NASIL REFAHA ULAŞIRIZ?

Asgari ücretin 22.104 lira olarak açıklanması, ortalığı karıştırdı. Muhalif politikacıların ve işçi temsilcilerinin açıklamalarına bakıyorum, HAMASET dolu. Hiçbiri ekonomik gerçeğin farkında dahi değil. Emek veriminin ücreti tayin ettiğini söyleyen yok.

Ekonomi bilimi “veriminden daha çok ücret artışı, maliyet enflasyonu olarak fiyatlara yansıyacaktır” diyor. Emeğin verimi ise daha çok sermaye ile çalıştığı zaman artıyor.

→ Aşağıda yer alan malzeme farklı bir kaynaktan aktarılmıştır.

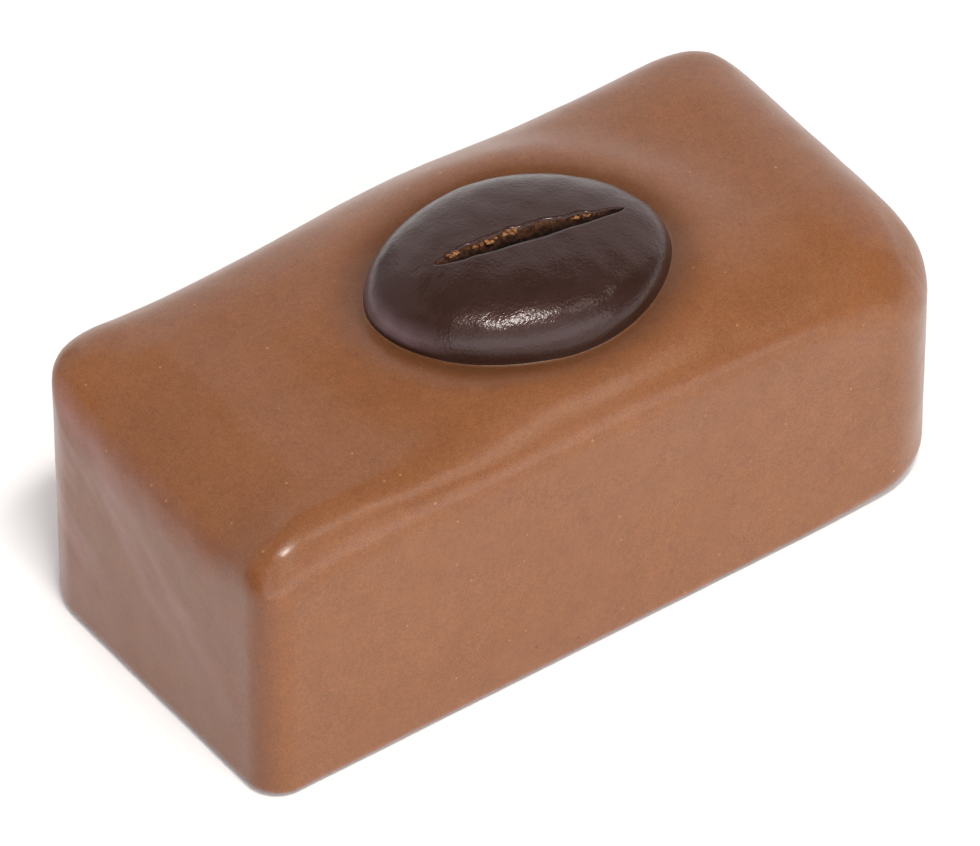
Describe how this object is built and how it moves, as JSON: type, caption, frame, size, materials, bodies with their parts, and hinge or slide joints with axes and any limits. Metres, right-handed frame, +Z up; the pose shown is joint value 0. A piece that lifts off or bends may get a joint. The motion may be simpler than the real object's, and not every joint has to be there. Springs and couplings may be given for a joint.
{
  "type": "coffee praline",
  "caption": "Bar-shaped milk chocolate praline with a moulded dark chocolate coffee bean set into its softly rounded top.",
  "frame": {"origin": "middle of the flat base", "axes": "+X along the bar, +Z up through the bean, the long front side faces -Y"},
  "size_m": [0.0362, 0.0184, 0.0164],
  "materials": {
    "milk_chocolate": "enrobed milk chocolate, satin with a faint bloom",
    "dark_chocolate": "moulded dark chocolate, waxy half gloss"
  },
  "bodies": {
    "root": {"milk_chocolate_block": "milk_chocolate", "dark_chocolate_bean": "dark_chocolate"}
  },
  "joints": []
}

Ekonomi cahili bir kesim var. Hükümetlerin asgari ücreti belirlediğini zannediyor. Asgari ücreti, ortalama emeğin marjinal verimi tayin eder. Hükümetler, var olan ekonomik gerçeklerin dışına çıkamaz. Çıktıkları taktirde, ekonomik kurallar harekete geçer. Ekonomik kurallar acımasızdır. Ücret artışını piyasaya yansıtamayan iş yeri kapanır. İşçi işsiz kalır.

Şu gerçeği kabul edeceğiz. Reel ücretin artması, sermaye birikimindeki artışa bağlıdır. Yeterli sermaye yok ise, iş yeri açılamaz. İşçiye işi iş yeri veriyor. Ne kadar çok iş yeri olursa, o kadar çok işçi talebi olur. İşçi iş bulur, işçi ücreti artar. İş yeri ise sermaye ile açılıyor.

Maalesef SERMAYE BİRİKİMİNİ tamamlayamadık. Batı, emperyalizm yoluyla SERMAYE biriktirdi. Bu günkü BATI ALEMİ, atalarının birikimleri sayesinde belli bir refahı tutturuyor. Bizim atalarımız ise hiçbir zaman sömürgecilik yapmadı. Emperyalist olmadı.

Osmanlı TOPRAK İMPARATORLUĞU idi. Sermayenin farkına dahi varamadı. Sermayeli üretim diye de tanımlanan sanayi üretimi karşısında tutunamadı, Yıkılıp gitti. Bize topraktan başka bir şey bırakmadı.

Cumhuriyet, sermaye birikiminin farkındaydı. En kolay bankalar kanalıyla sermaye birikiyor. Atatürk, 1924 yılında İŞ BANKASINI kurdu. İş bankası ülkemize yüzlerce fabrika ve iş yeri kazandırdı. Başka bankalar da kuruldu. Onlar da iş yeri kazanımına katkıda bulundular. Ancak yeterli değil.

Ülkemizin refaha ulaşabilmesi için SERMAYE BİRİKİMİNİ tamamlamamız gerekiyor. Emperyalist değiliz. Sömürgeci değiliz. Petrol ve doğal gaz gibi para kazandıran kaynaklarımız yok. Sermaye biriktirmek için tasarruf etmekten başka çaremiz yok.

Refahı artırmak için sermayeyi artırmamız şart. Sermayeyi artırmamız için tasarrufu artırmamız gerekiyor.

Tasarruf = Üretim-Tüketim formülü ile ifade edilir. Tasarrufu artırmak için yol bellidir. Çok üreteceğiz, ürettiğimizden az tüketeceğiz.

Bunu başaramadığımız taktirde, sermaye biriktiremeyiz. Sermaye birikimi artmayınca, daha çok iş yeri açılamıyor. Reel ücret artamıyor ve beklenen refah gerçekleşmiyor.